Наутро она пришла к нему в палатку.
— Вот, — сказала она, кладя на стол сверток. — Все, кто могут, должны поддерживать Комитеты. Центральная касса здесь?
— Это что, фонды? — спросил Наполеон.
— Это можно обратить в фонды. Это драгоценности, которые я никогда не ношу.
Она развернула сверток и вынула чудесное жемчужное колье — подарок Наполеона по случаю рождения Александра.
— Все понятно, — пробормотал император. — Ох уж этот Пейрюс! Я с ним еще поквитаюсь! — И с этими словами, взяв руки маленькой графини, продолжал:
— Мария, вы рисковали оскорбить меня вашим подарком.
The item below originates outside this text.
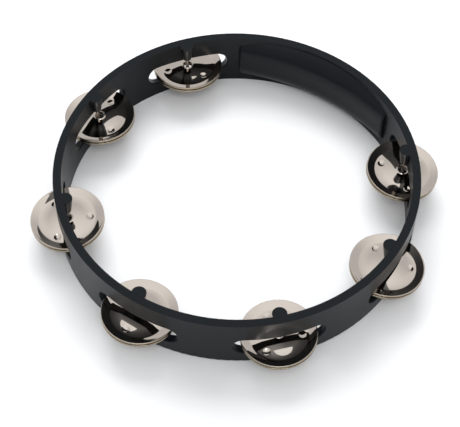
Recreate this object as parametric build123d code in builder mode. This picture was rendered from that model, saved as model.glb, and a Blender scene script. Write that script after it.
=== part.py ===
"""Tambourine: one moulded ring with a grip and seven stations of paired loose jingles on pins.

Millimetres, +Z up.  The origin is on the ring's axis, in the plane the ring stands on.
The grip is centred on +Y; the stations are numbered counter-clockwise from it.
"""
import math
import os

from build123d import *

os.makedirs("parts", exist_ok=True)

# ---- driving sizes -------------------------------------------------------------------------
ring_diameter = 254.0        # outside of the frame
ring_height = 44.5           # full depth of the frame
wall = 5.7                   # thickness of the plain wall
top_shoulder = 1.6           # rounding of the outer top edge
bottom_shoulder = 1.2        # rounding of the outer bottom edge

slot_length = 62.0
slot_height = 16.0
slot_mid = 20.2              # height of the slot's middle line above the bottom, at the pins
slot_fall = 12.0             # angle the slot drops outwards through the wall
slot_edge = 0.7              # rounding of the slot's edges on both faces

pin_inset = 1.5              # pin axis this far inside the inner face
boss_radius = 5.0            # half-round columns that carry the pin, above and below the slot
boss_nose_radius = 3.0       # the upper column narrows to this at its lower end
boss_stop = 31.0             # height of that end above the bottom
spigot_radius = 3.6          # lower column where it stands up inside the slot
spigot_rise = 6.2            # height of that spigot above the slot floor
boss_edge = 0.5              # rounding of the bosses' free ends
pin_radius = 1.15
pin_clearance = 0.05         # running fit of the pin in its bores
bore_depth = 8.0
pin_end_gap = 0.5            # space left above and below the pin

grip_depth = 9.0             # how far the grip swells inwards at its middle
grip_half_angle = 31.0       # where the swell stops, each side
grip_end_depth = 3.2         # height of the step it stops with
grip_end_edge = 2.4          # rounding of that step
grip_rounding = 17.0         # rounding of the swell's inner top and bottom edges

jingle_diameter = 51.2
sheet = 0.9                  # thickness of the pressed metal
rim_edge = 1.6               # height of the turned rim
band_width = 5.9             # outer band that rises to the rim
band_slope = 20.0
dome_radius = 18.0           # foot of the low dome round the hole
dome_bend = 13.0             # radius at which the dome is steepest
dome_slope = 9.5
trough_radius = 5.0          # rounding between the foot of the dome and the band
hole_radius = 3.2
lip_width = 0.8              # raised lip round the hole
lip_height = 0.5
dimple_count = 3
dimple_circle = 15.6         # radius the dimples sit on
dimple_radius = 2.6
dimple_depth = 0.7
seat_gap = 0.6               # lower jingle above its spigot at rest
pair_gap = 1.0               # between the two rims at rest

# angle round the ring, lean of the pair, direction it rises towards, turn on the pin, and how
# far the loose pair rests off its pin: towards the middle of the ring, then counter-clockwise
stations = (
    (140.0, 3.2, 301.6, 113.0, -0.8, -0.4),
    (180.0, 2.7, -14.0, 96.0, 0.7, -1.6),
    (225.0, 2.8, 90.0, 40.0, -0.4, 0.3),
    (270.0, 3.3, 265.6, 30.0, -1.1, -0.2),
    (315.0, 2.3, 355.6, 31.0, -1.6, -0.1),
    (0.0, 3.4, 228.0, 28.0, -0.6, -1.4),
    (40.0, 4.2, 199.0, 70.0, 0.9, -0.4),
)

# ---- sizes that follow ---------------------------------------------------------------------
outer_radius = ring_diameter / 2
inner_radius = outer_radius - wall
pin_circle = inner_radius - pin_inset
slot_floor = slot_mid - slot_height / 2
spigot_top = slot_floor + spigot_rise
bore_radius = pin_radius + pin_clearance
pin_bottom = spigot_top - bore_depth + pin_end_gap
pin_length = boss_stop - spigot_top + 2 * (bore_depth - pin_end_gap)
boss_length = ring_height - boss_stop
boss_taper = math.degrees(math.atan2(boss_radius - boss_nose_radius, boss_length))
slot_start = slot_mid + pin_circle * math.tan(math.radians(slot_fall))

grip_end = Vector(0, inner_radius - grip_end_depth).rotate(Axis.Z, -grip_half_angle)
grip_face = inner_radius - grip_depth
sagitta = grip_face - grip_end.Y
grip_radius = (grip_end.X ** 2 + sagitta ** 2) / (2 * sagitta)
grip_axis = Axis((0, grip_face - grip_radius, 0), (0, 0, 1))
grip_span = 60.0

jingle_radius = jingle_diameter / 2
band_start = jingle_radius - band_width
rim_top = sheet + band_width * math.tan(math.radians(band_slope))
arc_rise = math.tan(math.radians(dome_slope / 2))
dome_top = dome_radius * arc_rise
dome_shoulder = (dome_radius - dome_bend) * arc_rise
hole_floor = dome_top - hole_radius ** 2 / dome_bend * arc_rise
pitch = rim_edge + pair_gap
dimple_sphere = (dimple_radius ** 2 + dimple_depth ** 2) / (2 * dimple_depth)
dome_at_dimple = (dome_radius - dimple_circle) ** 2 / (dome_radius - dome_bend) * arc_rise
dimple_floor = sheet + dome_at_dimple - dimple_depth

# ---- grip: the wall swells inwards on an arc of larger radius, with a rounded step each end --
swell_along = Vector(0, 1, 0).rotate(Axis.Z, -grip_span / 2)
swell_across = Vector(1, 0, 0).rotate(Axis.Z, -grip_span / 2)
with BuildPart() as grip:
    with BuildSketch(Plane(grip_axis.position, x_dir=swell_along, z_dir=swell_across)) as swell:
        with Locations((grip_radius + wall + grip_depth, ring_height / 2)):
            Rectangle(2 * (wall + grip_depth), ring_height)
        fillet(swell.vertices().group_by(Axis.X)[0], radius=grip_rounding)
    revolve(axis=grip_axis, revolution_arc=grip_span)
    with BuildSketch(Plane.XY):
        Circle(outer_radius - wall / 2)
        reach = Vector(0, ring_diameter)
        ends = [reach.rotate(Axis.Z, angle) for angle in (-grip_half_angle, grip_half_angle)]
        Polygon((0, 0), *ends, align=None, mode=Mode.INTERSECT)
    extrude(amount=ring_height, mode=Mode.INTERSECT)
    for side in (-1, 1):
        end_face = grip.faces().filter_by(GeomType.PLANE).sort_by(Axis.X)[0 if side < 0 else -1]
        hidden_edge = end_face.edges().sort_by_distance((0, 0, ring_height / 2))[-1]
        fillet([edge for edge in end_face.edges() if edge != hidden_edge], radius=grip_end_edge)


def on_wall_face(edge):
    """True for a curved or straight edge lying in the wall's inner or outer face."""
    middle = edge @ 0.5
    reach = math.hypot(middle.X, middle.Y)
    return min(abs(reach - outer_radius), abs(reach - inner_radius)) < 0.01


# ---- frame: ring, grip, slots, bosses and bores --------------------------------------------
pin_places = [Vector(pin_circle, 0, 0).rotate(Axis.Z, station[0]) for station in stations]
with BuildPart() as frame:
    with BuildSketch(Plane.XZ) as section:
        with Locations((outer_radius - wall / 2, ring_height / 2)):
            Rectangle(wall, ring_height)
        top_corner = section.vertices().sort_by_distance((outer_radius, 0, ring_height))[0]
        fillet(top_corner, radius=top_shoulder)
        bottom_corner = section.vertices().sort_by_distance((outer_radius, 0, 0))[0]
        fillet(bottom_corner, radius=bottom_shoulder)
    revolve(axis=Axis.Z)
    add(grip.part)
    for angle, lean, rise_towards, turn, set_in, set_round in stations:
        outward = Vector(1, 0, 0).rotate(Axis.Z, angle)
        sideways = Vector(0, 1, 0).rotate(Axis.Z, angle)
        falling = outward.rotate(Axis((0, 0, 0), sideways), slot_fall)
        with BuildSketch(Plane((0, 0, slot_start), x_dir=sideways, z_dir=falling)):
            SlotOverall(slot_length, slot_height)
        extrude(amount=outer_radius + ring_height, mode=Mode.SUBTRACT)
        fillet(frame.edges(Select.LAST).filter_by(on_wall_face), radius=slot_edge)
    with BuildSketch(Plane.XY.offset(ring_height)):
        with Locations(*pin_places):
            Circle(boss_radius)
    extrude(amount=-boss_length, taper=boss_taper)
    with BuildSketch(Plane.XY):
        with Locations(*pin_places):
            Circle(boss_radius)
    extrude(amount=slot_floor)
    with BuildSketch(Plane.XY.offset(slot_floor)):
        with Locations(*pin_places):
            Circle(spigot_radius)
    extrude(amount=spigot_rise)
    spigot_rims = frame.faces().filter_by_position(Axis.Z, spigot_top - 0.01, spigot_top + 0.01).edges()
    fillet(spigot_rims, radius=boss_edge)
    with BuildSketch(Plane.XY.offset(boss_stop)):
        with Locations(*pin_places):
            Circle(bore_radius)
    extrude(amount=bore_depth, mode=Mode.SUBTRACT)
    with BuildSketch(Plane.XY.offset(spigot_top)):
        with Locations(*pin_places):
            Circle(bore_radius)
    extrude(amount=-bore_depth, mode=Mode.SUBTRACT)
frame.part.label = "frame"
export_step(frame.part, "parts/frame.step")

# ---- one jingle, with the underside of its dome's foot at height 0 --------------------------
with BuildPart() as jingle:
    with BuildSketch(Plane.XZ):
        with BuildLine() as underside:
            crown = TangentArc((0, dome_top), (dome_bend, dome_shoulder), tangent=(1, 0))
            flank = TangentArc(crown @ 1, (dome_radius, 0), tangent=crown % 1)
            foot = Line(flank @ 1, (band_start, 0))
            Line(foot @ 1, (jingle_radius, rim_top - sheet))
            fillet(underside.vertices().sort_by_distance((band_start, 0))[0], radius=trough_radius)
            offset(amount=sheet, side=Side.LEFT)
        make_face()
        with Locations((0, dome_top)):
            Rectangle(2 * hole_radius, 4 * sheet, mode=Mode.SUBTRACT)
        with Locations((jingle_radius - sheet / 2, rim_top - rim_edge / 2)):
            Rectangle(sheet, rim_edge)
        with Locations((hole_radius + lip_width / 2, hole_floor + (sheet + lip_height) / 2)):
            Rectangle(lip_width, sheet + lip_height)
    revolve(axis=Axis.Z)
    with Locations((0, 0, dimple_floor + dimple_sphere)):
        with PolarLocations(dimple_circle, dimple_count):
            Sphere(dimple_sphere, mode=Mode.SUBTRACT)

# ---- pins and jingle pairs, one of each per station -----------------------------------------
for number, (angle, lean, rise_towards, turn, set_in, set_round) in enumerate(stations, start=1):
    place = pin_places[number - 1]
    with BuildPart() as pin:
        with BuildSketch(Plane((place.X, place.Y, pin_bottom))):
            Circle(pin_radius)
        extrude(amount=pin_length)
        chamfer(pin.edges().filter_by(GeomType.CIRCLE), length=0.25)
    pin.part.label = f"pin_{number}"
    export_step(pin.part, f"parts/pin_{number}.step")

    hinge_line = Vector(0, 1, 0).rotate(Axis.Z, rise_towards)
    up = Vector(0, 0, 1).rotate(Axis((0, 0, 0), hinge_line), -lean)
    rest = place + Vector(-set_in, set_round, spigot_top + seat_gap - hole_floor).rotate(Axis.Z, angle)
    seat = Plane(rest, x_dir=hinge_line, z_dir=up)
    for name, height in (("lower_jingle", 0), ("upper_jingle", pitch)):
        with BuildPart() as half:
            with Locations(seat.offset(height).location * Rot(0, 0, turn - rise_towards - 90)):
                add(jingle.part)
        half.part.label = f"{name}_{number}"
        export_step(half.part, f"parts/{name}_{number}.step")
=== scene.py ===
"""Tambourine: black moulded ring with bright nickel jingles, on a pale studio floor."""
import math

import bpy
from mathutils import Matrix, Vector


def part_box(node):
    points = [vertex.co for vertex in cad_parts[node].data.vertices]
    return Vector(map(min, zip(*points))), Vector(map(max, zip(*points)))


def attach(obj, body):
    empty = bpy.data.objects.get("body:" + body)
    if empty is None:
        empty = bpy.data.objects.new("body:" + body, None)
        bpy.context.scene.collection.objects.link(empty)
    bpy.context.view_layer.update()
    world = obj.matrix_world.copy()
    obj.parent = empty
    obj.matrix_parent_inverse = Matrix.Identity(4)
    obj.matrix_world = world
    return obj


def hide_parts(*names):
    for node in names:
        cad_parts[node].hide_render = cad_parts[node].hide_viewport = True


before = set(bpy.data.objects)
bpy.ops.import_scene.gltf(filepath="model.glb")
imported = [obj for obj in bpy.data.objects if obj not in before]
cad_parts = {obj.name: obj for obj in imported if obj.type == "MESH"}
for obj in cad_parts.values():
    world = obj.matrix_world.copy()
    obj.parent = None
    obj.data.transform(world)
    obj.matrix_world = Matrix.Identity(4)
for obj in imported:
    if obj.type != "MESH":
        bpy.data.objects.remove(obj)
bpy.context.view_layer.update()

MM = 0.001

# lean of each resting pair, the direction it rises towards, and its turn, in degrees
LEANS = {
    1: (3.2, 301.6, 113.0),
    2: (2.7, -14.0, 96.0),
    3: (2.8, 90.0, 40.0),
    4: (3.3, 265.6, 30.0),
    5: (2.3, 355.6, 31.0),
    6: (3.4, 228.0, 28.0),
    7: (4.2, 199.0, 70.0),
}

# jingle section: radii from its axis and heights above the underside of the dome's foot,
# in millimetres and degrees
JINGLE_RADIUS = 25.6
SHEET = 0.9
HOLE_RADIUS = 3.2
TROUGH_RADIUS = 19.7
DOME_SLOPE = 9.5
DOME_BEND = 13.0
DOME_FOOT = 18.0
BAND_SLOPE = 20.0
TROUGH_BEND = 0.09
RIM_EDGE = 1.6
LIP_HEIGHT = 0.5
DIMPLE_CIRCLE = 15.6
DIMPLE_RADIUS = 2.6
DIMPLE_DEPTH = 0.7
DIMPLE_COUNT = 3
SEGMENTS = 240         # vertices round each ring
COARSE_STEP = 0.6      # spacing of the rings
FINE_STEP = 0.3        # and where the dimples and the trough need more
FINE_FROM = 12.4
FINE_TO = 22.2


def deselect_all():
    for thing in bpy.context.selected_objects:
        thing.select_set(False)


def add_group_socket(group, name, kind, way, default=None):
    socket = group.interface.new_socket(name=name, in_out=way, socket_type=kind)
    if default is not None:
        socket.default_value = default
    return socket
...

Не возражайте! Оставьте ваши драгоценности себе. Я не настолько беден, чтобы принимать подаяния. Если бы мне нужны были деньги, я обратился бы к королеве-матери или к моим должникам. Кое-что за ними еще есть. Напротив, это я должен возместить вам дорожные расходы и оказать помощь в получении доходов с майората Александра. Деньги уже приготовлены, я, если пожелаете, вы можете уехать сегодня вечером… Конечно, если будете хорошо себя чувствовать и не устанете за день.